PACIFIC OCEAN (NNS) -- Military Sealift Command (MSC) dry cargo and ammunition ship USNS Lewis and Clark (T-AKE 1) is currently operating off the coast of Tarawa, Republic of Kiribati, as part of her continuing participation in Exercise KOA MOANA 15-3 (KM 15-3).
During KM 15-3, the U.S. Navy (USN), Coast Guard (USCG) and Marine Corps (USMC) will partner counterparts from various Pacific island nations (PIN) within Oceania, to conduct maritime security with participating host nations from.
"This is really a unique exercise in the fact that we have a Marine Corps element, a Coast Guard element, and the Navy supporting both," said Navy Capt. Paul D. Hugill, commodore of Maritime Prepositioning Ships Squadron TWO (MPSRON-2).

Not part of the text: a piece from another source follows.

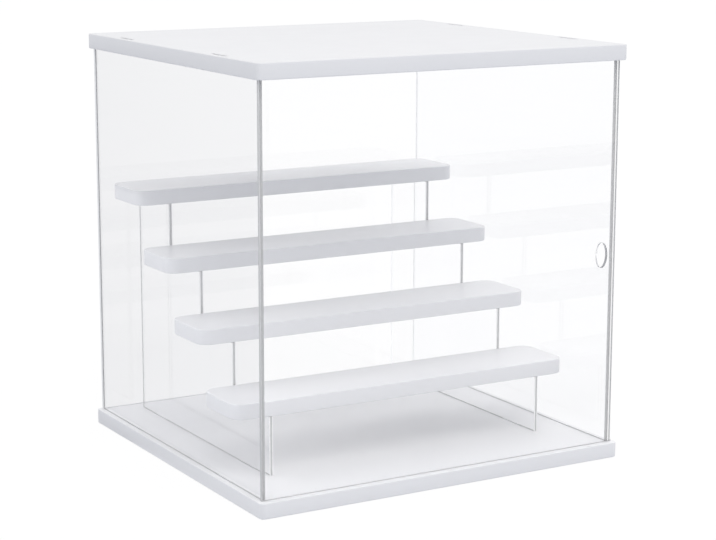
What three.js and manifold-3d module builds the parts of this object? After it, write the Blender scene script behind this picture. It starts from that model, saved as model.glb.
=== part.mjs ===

Lewis and Clark, which is also part of MPSRON-2, will serve as the delivery platform and law enforcement vehicle during KM 15-3.
The Marines involved in the exercise will disembark Lewis and Clark at various ports to interact with host nation military and law enforcement. These events will include jungle hikes, survival training, river crossing, rafting, and community outreach events.

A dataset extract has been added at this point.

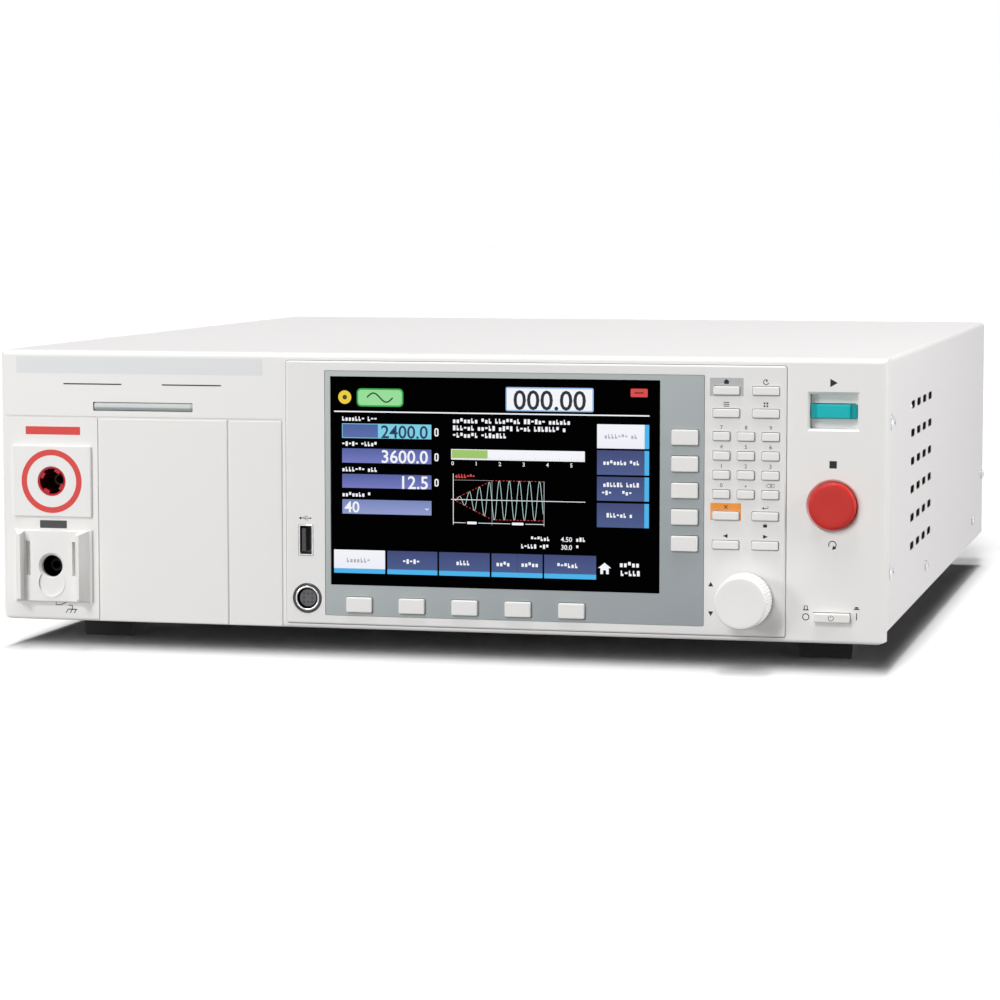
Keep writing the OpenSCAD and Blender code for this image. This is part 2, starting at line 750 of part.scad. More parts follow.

USCG assets will partner with their host nation counterparts to conduct Oceanic Maritime Security Initiative (OMSI) operations on board the Lewis and Clark.
OMSI is a Secretary of Defense program aimed at diminishing transnational illegal activity on the high seas and enhancing regional security and interoperability with partner nations.

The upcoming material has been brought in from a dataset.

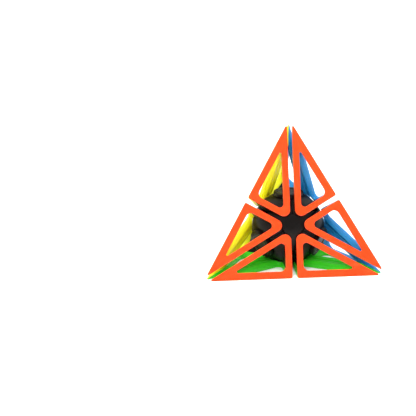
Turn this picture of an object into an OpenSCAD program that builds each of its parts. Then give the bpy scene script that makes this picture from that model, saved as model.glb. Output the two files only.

The Coast Guard is responsible for patrolling the waters around the territories associated with the U.S. throughout the South Pacific region. Each of these islands has territorial waters stretching out to 12 miles from shore. Beyond that, stretching out 200 nautical miles are exclusive economic zones (EEZs), an area defined by international law that allows each nation exclusive rights to the exploration and use of marine resources.
During the KM 15-3 OMSI mission, the USCG liaison officer, along with Lewis and Clark crew members and host nation partners, will patrol the host nation EEZ.
Once a target of interest is identified, a joint boarding team will board the vessel, searching for fishery-type violations and ensuring the vessels are operating within the scope of their permits.
Another type of boarding conducted during OMSI patrols are U.S.-led boardings carried out under the authority that's been granted to the Coast Guard by the Western & Central Pacific Fisheries Commission (WCPFC), a 43-nation regional fisheries management organization (RFMO) that strives to create a management scheme that will ensure the long-term conservation and sustainable use of highly migratory fish stocks in the Western and Central Pacific Ocean (WCPO).
The OMSI program leverages Department of Defense assets transiting the region to increase the Coast Guard's maritime domain awareness, ultimately supporting maritime law enforcement operations in Oceania.
To put the USNS Lewis and Clark in a law enforcement role, the Coast Guard and the Navy coordinate tactical control (TACON) of the vessel. Here, TACON is coordinated between Commander, Task Force-73 in Singapore, and Coast Guard District 14 in Honolulu.
"When we get into an area where we know we are going to be doing a law enforcement-type action, Coast Guard District 14 will request TACON be shifted from CTF-73," said Hugill. "They will accept and the Coast Guard will acknowledge they have TACON, which then puts the vessel in a law enforcement role."
The Navy's role is to support the Marine Corps and Coast Guard mission.
Exercise KM 15-3 is a four-month international exercise which commenced in Tahiti, and continued into Fiji. After Tarawa, the Lewis and Clark will transit to Vanuatu before finalizing TSC events in Timor Leste. The Lewis and Clark is scheduled to return to its homeport in early December.